GIVEN EXERCISE =>
In the listing below, find the line with "bpy.data.objects.remove(old, do_unlink=True)", then repeat exactly every line from the top through that one.

DATA EXCERPT =>
· · · ·
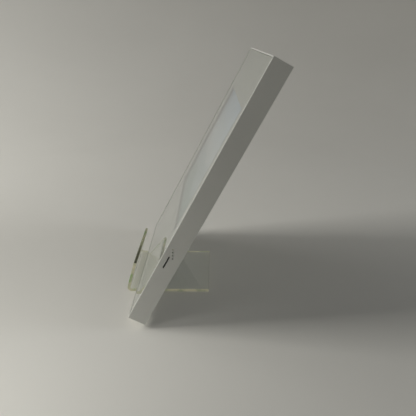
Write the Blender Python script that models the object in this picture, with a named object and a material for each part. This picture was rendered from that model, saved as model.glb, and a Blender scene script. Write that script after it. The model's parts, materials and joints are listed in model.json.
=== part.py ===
"""Digital photo frame: a slim white slab that leans back on a small clear acrylic stand.

The slab is drawn upright in the case's own frame (x across, y from the glass towards the
back cover, z up from the bottom edge) and hangs on an empty that leans it back.
World frame: +Z up, glass facing -Y, origin on the floor under the middle of the whole object.
"""
from math import asin, atan2, cos, pi, radians, sin, tan

import bmesh
import bpy
from mathutils import Matrix, Vector

for old in list(bpy.data.objects):
    bpy.data.objects.remove(old, do_unlink=True)

# ---------------------------------------------------------------- driving dimensions (metres)
FIT = 0.0003                    # clearance between two pieces that touch
OVER = 0.002                    # how far a cutter runs past the face it cuts

CASE_WIDTH = 0.203
CASE_HEIGHT = 0.254
CASE_DEPTH = 0.017
CASE_WALL = 0.0022
CASE_EDGE = 0.0005              # soft outer edge of the moulding
REBATE_WALL = 0.0011            # wall left beside the glass and beside the cover
LEAN = radians(28.0)            # the slab leans back by this much

GLASS_THICK = 0.0015
GLASS_EDGE = 0.0002             # ground edge of the pane
MAT_THICK = 0.0012
FOAM_THICK = 0.0005
FOAM_WIDTH = 0.004
PLATE_THICK = 0.0008            # steel mid plate

PICTURE_WIDTH = 0.162           # lit picture, 4:3
PICTURE_HEIGHT = 0.1215
PICTURE_BOTTOM = 0.0855         # lower edge of the picture above the case's bottom edge
MAT_REVEAL = 0.0005             # mat window larger than the picture by this on each side
MAT_CUT = radians(45.0)         # slope of the mat's cut edge

PANEL_BORDER_SIDE = 0.0105      # panel outline beyond the picture
PANEL_BORDER_END = 0.00975
PANEL_SKIN = 0.0004             # steel of the panel's bezel and tray
PANEL_EDGE = 0.0003
CELL_THICK = 0.0011
CELL_BORDER = 0.003
FILM_THICK = 0.0004
GUIDE_THICK = 0.0015
REFLECTOR_THICK = 0.0002
LED_ROOM = 0.0025               # room for the light strip under the light guide
LED_COUNT = 12
LED_SHARE = 0.35                # of the lamps' pitch that a lamp covers
LED_BOARD = 0.0006

BRACKET_THICK = 0.0008
BRACKET_LENGTH = 0.024
BRACKET_GRIP = 0.006            # how far a bracket reaches over the panel
BRACKET_ABOVE_PANEL_FOOT = 0.026

COVER_THICK = 0.002
COVER_EDGE = 0.0003
BOSS_BITE = 0.0005              # how far a boss runs into the wall
BOSS_FLOOR = 0.0012             # plastic left under a boss's pilot hole
BOSS_RADIUS = 0.0035
SCREW_SHANK = 0.0011
SCREW_HEAD = 0.0022
SCREW_HEAD_THICK = 0.0011
SCREW_CHAMFER = 0.0004
SCREW_TAPER = 0.001
COUNTERBORE_DEPTH = 0.0016
RECESS_DEPTH = 0.0005           # cross recess in every screw head
RECESS_REACH = 0.6              # of the head's radius
RECESS_BAR = 0.28               # of the recess's reach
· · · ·
WORKED SOLUTION =>
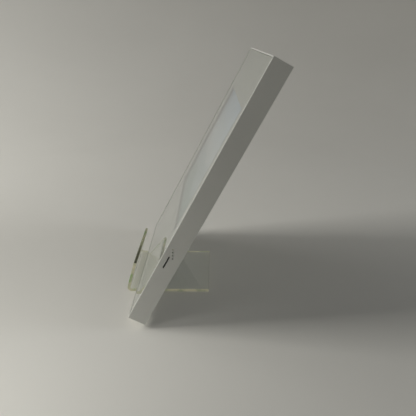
Write the Blender Python script that models the object in this picture, with a named object and a material for each part. This picture was rendered from that model, saved as model.glb, and a Blender scene script. Write that script after it. The model's parts, materials and joints are listed in model.json.
=== part.py ===
"""Digital photo frame: a slim white slab that leans back on a small clear acrylic stand.

The slab is drawn upright in the case's own frame (x across, y from the glass towards the
back cover, z up from the bottom edge) and hangs on an empty that leans it back.
World frame: +Z up, glass facing -Y, origin on the floor under the middle of the whole object.
"""
from math import asin, atan2, cos, pi, radians, sin, tan

import bmesh
import bpy
from mathutils import Matrix, Vector

for old in list(bpy.data.objects):
    bpy.data.objects.remove(old, do_unlink=True)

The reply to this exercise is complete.